A Phased Rollout Plan That Minimizes Risk
Given the stakes, a methodical rollout is essential. The community-sourced guidance proposes a four-phase approach.
Phase 0 – Inventory and Triage
Catalog every VM and scale set by generation, size family, OS version, attached disks, and backup policy. Flag low-friction Gen2 candidates using Azure Advisor and Defender for Cloud recommendations.
Phase 1 – Pilot
Select a small, representative group that includes Windows Server and Linux variants, stateful applications, and one Uniform scale set. For any Gen1 pilots, validate MBR2GPT conversion in a lab environment first. Exercise full backup restoration to confirm rollback readiness.
Phase 2 – Upgrade and Validate
Deallocate each pilot VM, update the security type, enable Secure Boot, and restart. Perform sign-in tests, application smoke checks, and driver health validation. Verify that Defender for Cloud receives attestation data correctly.
Phase 3 – Ring-Based Rollout
Expand through early-adopter rings using automation. For scale sets, prefer rolling upgrades with max surge. Keep Flex scale set conversions in test environments until preview constraints lift.
Phase 4 – Continuous Monitoring and Change Control
Deploy the Guest Attestation extension, retain pre-upgrade backups for an agreed period, and update infrastructure-as-code templates to set the security profile explicitly. This embeds Trusted Launch as the new baseline for future deployments.
Strategic Shift Toward a Secure-by-Default Azure
Microsoft’s move to simplify Trusted Launch adoption signals a broader trajectory. The company is already previewing Trusted Launch as the default for new Gen2 VM deployments. That change, once generally available, will bake boot security into the fabric of every new Azure workload—a stark contrast to the opt-in model that prevailed for years.
For security operations teams, the attestation telemetry provided by Guest Attestation and Defender for Cloud elevates boot integrity from a checkbox to a continuous control. It enables programmatic enforcement, SIEM integration, and automated incident response when boot anomalies are detected. This aligns with the industry’s shift toward zero-trust architectures, where no layer—including the boot process—is implicitly trusted.
The Bottom Line: A Net Positive with Clear Guardrails
In-place Trusted Launch upgrades for Gen2 VMs and Uniform scale sets represent a high-value, low-cost security enhancement that every Azure shop should prioritize. They materially raise the bar for attackers targeting the boot chain while demanding no additional licensing expense or ground-up migrations. At the same time, Gen1 conversions and Flex scale set upgrades remain carefully scoped preview activities that require project-level planning, validated backups, and staged rollouts.
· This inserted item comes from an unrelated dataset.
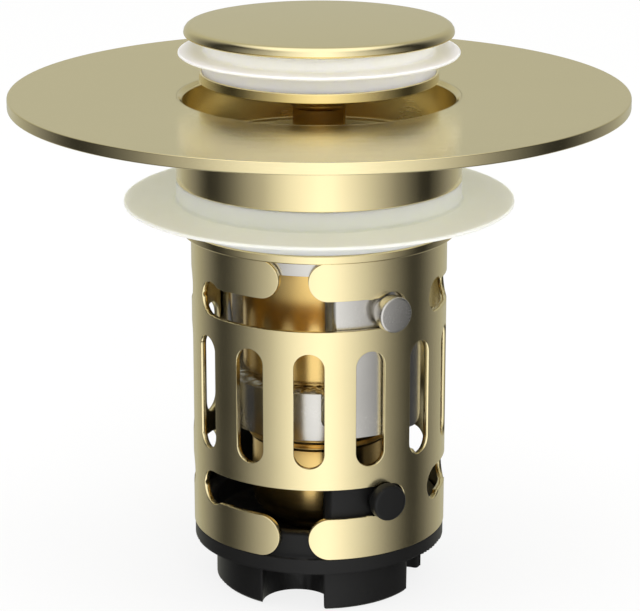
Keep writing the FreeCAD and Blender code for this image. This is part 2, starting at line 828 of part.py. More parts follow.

Operational teams that follow a disciplined inventory-pilot-validate-rollout sequence will gain the security benefits of Trusted Launch without unnecessary disruption. The new upgrade paths remove the most painful blocker to adoption, making platform-rooted boot security a realistic priority for cloud infrastructure owners. As one community contributor put it, “The new in-place upgrade paths remove the most visible operational blocker to adoption, making platform-rooted boot security a realistic priority for cloud infrastructure owners for the first time.” That shift alone is worth the careful preparation.